What is the number of lines containing "body"? Give only that number.
--- Provided data ---
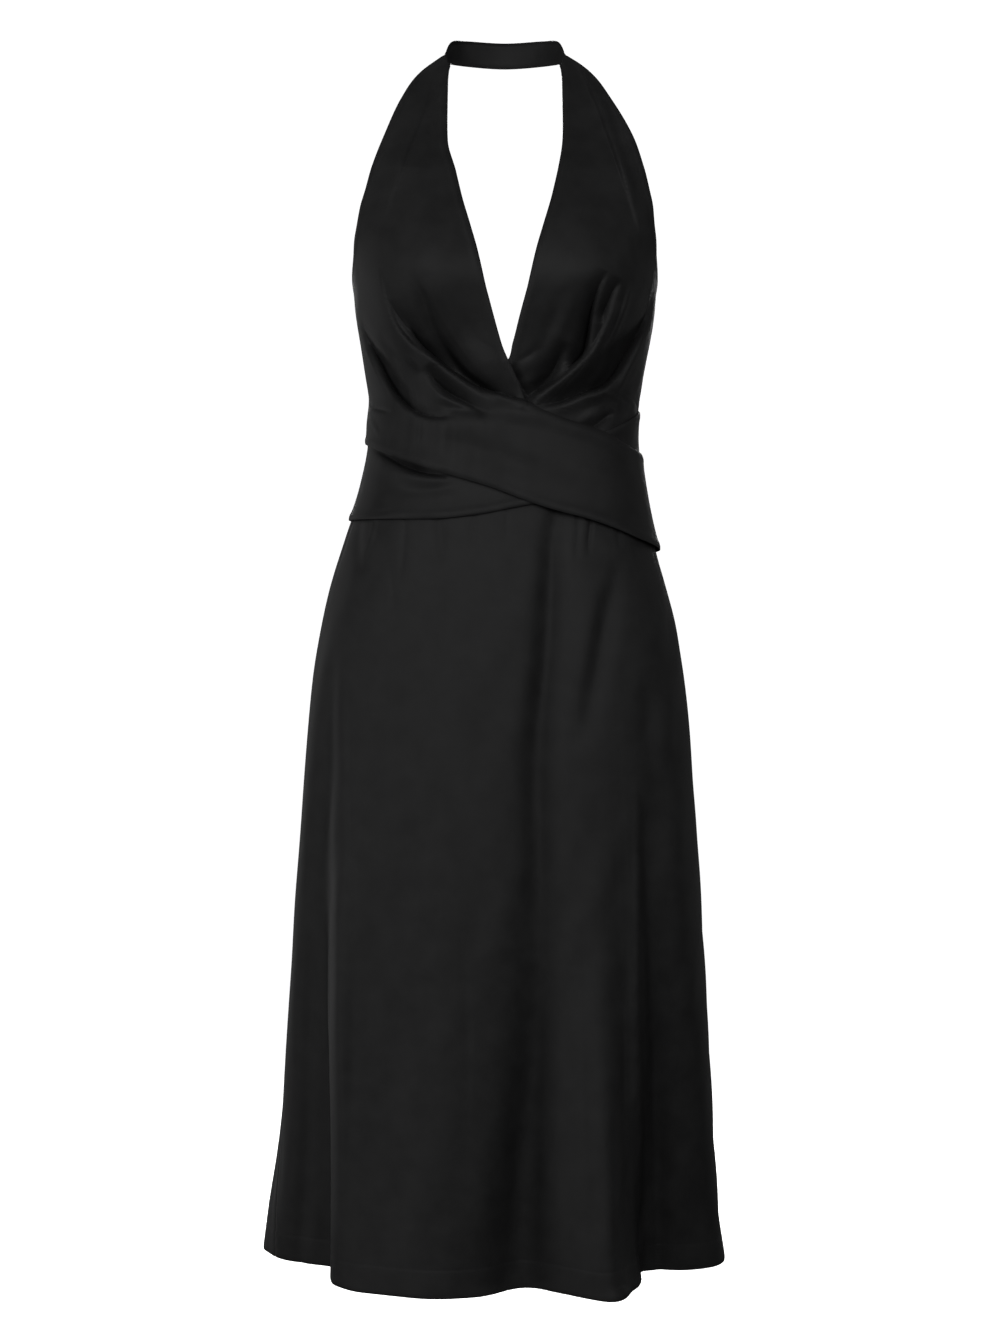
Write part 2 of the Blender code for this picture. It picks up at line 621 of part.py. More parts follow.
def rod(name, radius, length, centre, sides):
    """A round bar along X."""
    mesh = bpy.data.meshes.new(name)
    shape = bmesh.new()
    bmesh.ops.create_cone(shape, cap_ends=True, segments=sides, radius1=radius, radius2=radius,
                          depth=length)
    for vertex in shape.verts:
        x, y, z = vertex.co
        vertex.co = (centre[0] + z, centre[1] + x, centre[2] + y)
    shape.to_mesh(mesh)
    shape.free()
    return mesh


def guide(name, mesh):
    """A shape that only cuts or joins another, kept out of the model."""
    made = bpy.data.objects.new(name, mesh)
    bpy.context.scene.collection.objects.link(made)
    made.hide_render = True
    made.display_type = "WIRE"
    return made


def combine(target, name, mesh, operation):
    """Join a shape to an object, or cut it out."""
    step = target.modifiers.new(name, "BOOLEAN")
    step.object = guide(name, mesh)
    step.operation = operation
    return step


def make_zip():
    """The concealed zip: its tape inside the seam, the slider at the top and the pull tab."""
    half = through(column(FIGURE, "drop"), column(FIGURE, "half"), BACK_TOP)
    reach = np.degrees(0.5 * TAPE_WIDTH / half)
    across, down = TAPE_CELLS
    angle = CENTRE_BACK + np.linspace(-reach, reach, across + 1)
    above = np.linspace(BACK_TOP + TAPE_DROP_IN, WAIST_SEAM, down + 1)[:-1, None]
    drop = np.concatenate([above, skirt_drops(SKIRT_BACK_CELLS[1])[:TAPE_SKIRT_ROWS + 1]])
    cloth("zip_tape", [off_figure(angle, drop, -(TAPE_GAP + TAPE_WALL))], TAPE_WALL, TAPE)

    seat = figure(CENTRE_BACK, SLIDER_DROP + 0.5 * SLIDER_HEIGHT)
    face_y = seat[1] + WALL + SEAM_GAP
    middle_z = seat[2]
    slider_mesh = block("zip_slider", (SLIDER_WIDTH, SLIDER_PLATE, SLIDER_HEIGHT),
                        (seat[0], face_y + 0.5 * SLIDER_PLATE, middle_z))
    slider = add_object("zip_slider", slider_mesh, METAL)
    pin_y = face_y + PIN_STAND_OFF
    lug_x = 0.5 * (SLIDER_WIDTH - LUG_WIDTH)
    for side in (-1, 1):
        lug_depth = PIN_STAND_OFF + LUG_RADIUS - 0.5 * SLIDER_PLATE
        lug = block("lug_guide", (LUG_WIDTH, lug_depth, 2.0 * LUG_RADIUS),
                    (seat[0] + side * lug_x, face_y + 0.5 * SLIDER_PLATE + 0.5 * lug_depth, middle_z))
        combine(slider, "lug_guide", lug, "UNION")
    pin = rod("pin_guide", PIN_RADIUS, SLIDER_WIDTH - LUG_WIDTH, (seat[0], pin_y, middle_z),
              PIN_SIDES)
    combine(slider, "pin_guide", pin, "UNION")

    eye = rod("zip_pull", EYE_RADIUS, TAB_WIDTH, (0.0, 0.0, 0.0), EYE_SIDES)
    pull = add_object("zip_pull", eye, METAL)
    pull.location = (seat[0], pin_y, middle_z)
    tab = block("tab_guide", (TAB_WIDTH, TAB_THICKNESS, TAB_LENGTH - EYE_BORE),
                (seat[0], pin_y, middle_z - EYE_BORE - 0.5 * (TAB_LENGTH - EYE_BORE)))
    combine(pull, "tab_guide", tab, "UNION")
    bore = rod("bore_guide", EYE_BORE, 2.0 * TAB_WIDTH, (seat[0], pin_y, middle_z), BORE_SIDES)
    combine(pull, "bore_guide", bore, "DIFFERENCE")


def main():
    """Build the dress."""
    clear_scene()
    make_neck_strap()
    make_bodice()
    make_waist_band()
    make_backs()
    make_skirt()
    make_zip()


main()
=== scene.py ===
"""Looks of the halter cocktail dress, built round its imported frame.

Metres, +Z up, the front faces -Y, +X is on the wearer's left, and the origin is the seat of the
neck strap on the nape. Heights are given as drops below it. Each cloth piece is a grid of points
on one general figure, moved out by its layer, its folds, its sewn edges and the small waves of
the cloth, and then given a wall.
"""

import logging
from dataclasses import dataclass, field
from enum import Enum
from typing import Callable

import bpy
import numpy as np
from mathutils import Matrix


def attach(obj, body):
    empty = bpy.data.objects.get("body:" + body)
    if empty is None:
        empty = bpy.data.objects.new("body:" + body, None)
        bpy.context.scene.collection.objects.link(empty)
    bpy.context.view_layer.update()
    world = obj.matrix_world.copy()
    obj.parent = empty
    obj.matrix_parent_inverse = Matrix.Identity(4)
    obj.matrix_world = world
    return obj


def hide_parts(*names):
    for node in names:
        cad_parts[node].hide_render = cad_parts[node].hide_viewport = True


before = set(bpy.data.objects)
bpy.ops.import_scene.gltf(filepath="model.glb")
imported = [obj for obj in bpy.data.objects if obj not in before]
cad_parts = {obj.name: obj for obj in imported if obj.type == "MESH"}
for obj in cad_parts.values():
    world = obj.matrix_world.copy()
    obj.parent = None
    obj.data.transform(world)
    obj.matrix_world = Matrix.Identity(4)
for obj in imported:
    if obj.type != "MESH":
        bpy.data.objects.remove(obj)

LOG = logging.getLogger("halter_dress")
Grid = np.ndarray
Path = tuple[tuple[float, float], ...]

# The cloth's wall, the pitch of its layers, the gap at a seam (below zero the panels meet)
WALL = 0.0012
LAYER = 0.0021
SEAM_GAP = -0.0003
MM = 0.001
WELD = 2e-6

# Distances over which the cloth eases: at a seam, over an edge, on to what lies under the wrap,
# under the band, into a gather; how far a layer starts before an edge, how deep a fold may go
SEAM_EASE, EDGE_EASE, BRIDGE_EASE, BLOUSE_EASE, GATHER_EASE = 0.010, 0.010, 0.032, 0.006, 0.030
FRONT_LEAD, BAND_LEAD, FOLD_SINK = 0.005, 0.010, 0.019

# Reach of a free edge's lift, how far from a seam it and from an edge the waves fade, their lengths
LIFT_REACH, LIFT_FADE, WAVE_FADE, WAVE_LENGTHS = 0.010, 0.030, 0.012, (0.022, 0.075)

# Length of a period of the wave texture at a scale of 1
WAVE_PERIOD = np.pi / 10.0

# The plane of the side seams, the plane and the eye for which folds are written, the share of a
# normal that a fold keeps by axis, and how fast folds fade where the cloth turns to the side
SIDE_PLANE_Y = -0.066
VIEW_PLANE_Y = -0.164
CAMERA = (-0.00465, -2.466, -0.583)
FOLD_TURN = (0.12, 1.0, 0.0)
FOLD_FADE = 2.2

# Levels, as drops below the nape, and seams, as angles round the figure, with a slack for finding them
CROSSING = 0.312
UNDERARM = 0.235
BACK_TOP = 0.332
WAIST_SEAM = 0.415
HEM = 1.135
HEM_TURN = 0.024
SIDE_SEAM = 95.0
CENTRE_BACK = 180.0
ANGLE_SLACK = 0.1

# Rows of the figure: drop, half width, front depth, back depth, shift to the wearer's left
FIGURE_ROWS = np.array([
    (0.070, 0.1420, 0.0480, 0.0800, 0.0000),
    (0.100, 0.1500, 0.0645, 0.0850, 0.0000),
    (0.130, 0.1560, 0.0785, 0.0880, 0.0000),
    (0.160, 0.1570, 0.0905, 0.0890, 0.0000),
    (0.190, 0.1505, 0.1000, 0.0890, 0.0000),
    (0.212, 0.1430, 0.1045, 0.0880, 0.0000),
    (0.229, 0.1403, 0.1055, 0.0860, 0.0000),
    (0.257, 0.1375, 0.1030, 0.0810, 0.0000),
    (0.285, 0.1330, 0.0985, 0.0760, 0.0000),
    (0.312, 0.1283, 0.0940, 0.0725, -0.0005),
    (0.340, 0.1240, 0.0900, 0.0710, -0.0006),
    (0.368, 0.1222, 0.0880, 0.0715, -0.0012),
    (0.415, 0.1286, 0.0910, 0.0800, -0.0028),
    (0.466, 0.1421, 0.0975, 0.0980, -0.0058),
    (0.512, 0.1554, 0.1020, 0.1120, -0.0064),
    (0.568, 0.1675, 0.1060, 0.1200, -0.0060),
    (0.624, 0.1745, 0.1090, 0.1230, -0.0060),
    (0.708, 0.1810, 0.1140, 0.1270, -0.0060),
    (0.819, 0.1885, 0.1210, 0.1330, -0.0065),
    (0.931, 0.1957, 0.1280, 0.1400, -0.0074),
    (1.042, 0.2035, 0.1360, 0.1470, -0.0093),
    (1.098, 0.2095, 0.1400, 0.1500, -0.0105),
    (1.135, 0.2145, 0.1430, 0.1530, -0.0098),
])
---
* Answer in full:
3